Despite being a somewhat pared-down XCOM 2, Chimera Squad proves its own legitimacy and then some
XCOM is a series famed for its military turn-based gameplay. This is what makes the latest XCOM game such a surprise, it’s a police-style breach and clear game about keeping down tensions in a city. That, and that it released 10 days after its announcement.
The setting of the new XCOM is a new direction for the series, after the successful takedown of the occupying aliens in XCOM 2 humans and aliens have forged an uneasy peace. You play as the titular Chimera Squad, essentially a SWAT team made up of aliens, humans, and hybrids. Chimera Squad’s goal is to take down the various factions in City 31 intending to destroy the alliance humans had built. Most important to point out is that this game is a spin-off, it isn’t ‘XCOM 3’ and was priced considerably cheaper than other mainline games and was even half price at £8.50 until 1st May. Several features present in previous games have been changed, characters have preset faces, voices, and classes. The game mainly concerns itself with smaller interiors, and most importantly, unlike previous games, turns are interleaved (their word not mine). This basically means the turn order isn’t you moving all of your soldiers then the enemy moving all of theirs.
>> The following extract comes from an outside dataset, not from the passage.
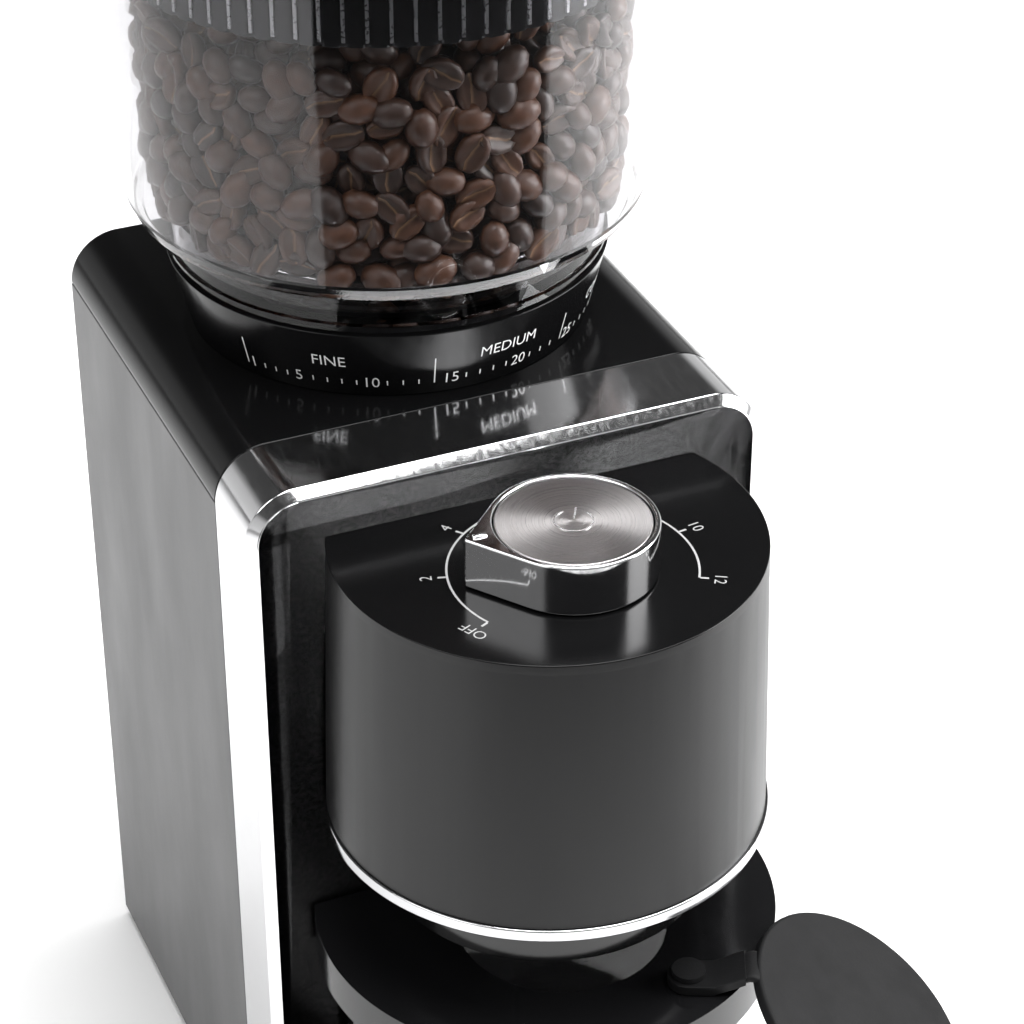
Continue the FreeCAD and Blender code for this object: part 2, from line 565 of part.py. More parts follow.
def make_burr_drive():
    cone_top = CONE_BURR_BOTTOM + CONE_BURR_HEIGHT
    cone = Part.makeCone(CONE_BURR_RADIUS, CONE_BURR_TOP, CONE_BURR_HEIGHT, vec(0, BURR_Y, CONE_BURR_BOTTOM))
    cone = cone.cut(disc(SHAFT_RADIUS, CONE_BURR_BOTTOM - 1, cone_top + 1, AXIS_BURR))
    flute = block(CONE_BURR_TOP - 2.5, CONE_BURR_RADIUS + 5, BURR_Y - 1.2, BURR_Y + 1.2,
                  CONE_BURR_BOTTOM + 6, cone_top + 1)
    flute.rotate(vec(CONE_BURR_TOP, BURR_Y, cone_top), vec(1, 0, 0), 20)
    flute.rotate(vec(CONE_BURR_TOP - 2.0, BURR_Y, cone_top), vec(0, 1, 0), -28)
    for cut in ring_of(flute, 8, AXIS_BURR):
        cone = cone.cut(cut)
    save("cone_burr", cone)

    nut_radius = 6.5
    corners = [math.radians(60 * i) for i in range(6)]
    nut_points = [(nut_radius * math.cos(a), BURR_Y + nut_radius * math.sin(a)) for a in corners]
    nut = prism(nut_points, cone_top, cone_top + 4)
    nut = nut.cut(disc(SHAFT_RADIUS, cone_top - 1, cone_top + 5, AXIS_BURR))
    save("burr_nut", nut)

    floor_top = CHAMBER_FLOOR + 6.0
    sweeper = tube(CONE_BURR_RADIUS, SHAFT_RADIUS, CONE_BURR_BOTTOM - 4, CONE_BURR_BOTTOM, AXIS_BURR)
    arm = block(CONE_BURR_RADIUS - 4, CHAMBER_RADIUS - 3, BURR_Y - 1.5, BURR_Y + 1.5,
                floor_top - 2, CONE_BURR_BOTTOM - 5)
    arm = arm.fuse(block(CONE_BURR_RADIUS - 4, CONE_BURR_RADIUS - 0.5, BURR_Y - 1.5, BURR_Y + 1.5,
                         floor_top - 2, CONE_BURR_BOTTOM - 2))
    for copy in ring_of(arm, 4, AXIS_BURR):
        sweeper = sweeper.fuse(copy)
    save("sweeper", sweeper)

    save("drive_shaft", disc(SHAFT_RADIUS, GEARBOX_FLOOR - 2.5, cone_top + 6, AXIS_BURR))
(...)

Diehard XCOM fans who love the military feel, forming bonds with characters you’ve made, and long missions may not be happy about these changes. But, for the rest of us XCOM: Chimera Squad makes some changes that fundamentally change the feel of XCOM in interesting ways. The set classes and abilities are exciting, Cherub uses a shield that can form cover for allies, and Axiom is a playable muton with rage abilities. You do also have some control over their abilities as they level up. The smaller levels make the game almost feel like a puzzler, and the more present story is welcome to those of us who like a little more guidance throughout a game. Some questionable banter between your squadmates about leaving food in the fridge and who each locker belongs to does sour this story somewhat. The interleaved turns make the game feel much more fast-paced. There are also special ‘epic’ weapons which seemingly grant your soldier a unique ability. Unfortunately as of now, the game is also quite glitchy. Glitches have ranged from my own soldier levitating off the ground to the game hard crashing. Glitches certainly aren’t unknown in the XCOM franchise but Chimera Squad suffers more than most. Most of the other disappointments feel more personal than serious, attachments don’t appear on weapons, upgraded weapons look identical, and there are only 4 main weapons as far as I’ve experienced. Those being pistols, SMGs, shotguns and assault rifles, no sniper rifles!
Throughout the course of the game, your focus on different enemy factions brings forward a fairly large variety of enemy troops. With different designs across all 3 factions. Your attempts to control the city are very similar to the global panic mechanic from other XCOM games, just visually smaller focusing on a city. All missions take an in-game day to complete and push along your various developments and training. Most interesting is the breach system, where you can choose various entrances to any given rooftop, room, etc. To breach at the start of each level. Each has its own advantages and disadvantages. The game also introduces abilities and items for specific use in this breach mode, levitating a bad guy to make him a human clay pigeon is a personal favourite. Such discussion will naturally bring up the argument that Firaxis have dumbed down XCOM. While it isn’t quite a grand tactics game Chimera Squad is still a difficult game, and while characters can’t die for story reasons, it arguably makes the game more difficult in the short term. It’s tonally much lighter and has a healthy amount of jank, but once you miss a 90% chance to hit, you’ll quickly get back into that XCOM groove.
XCOM: Chimera Squad is available now on Steam.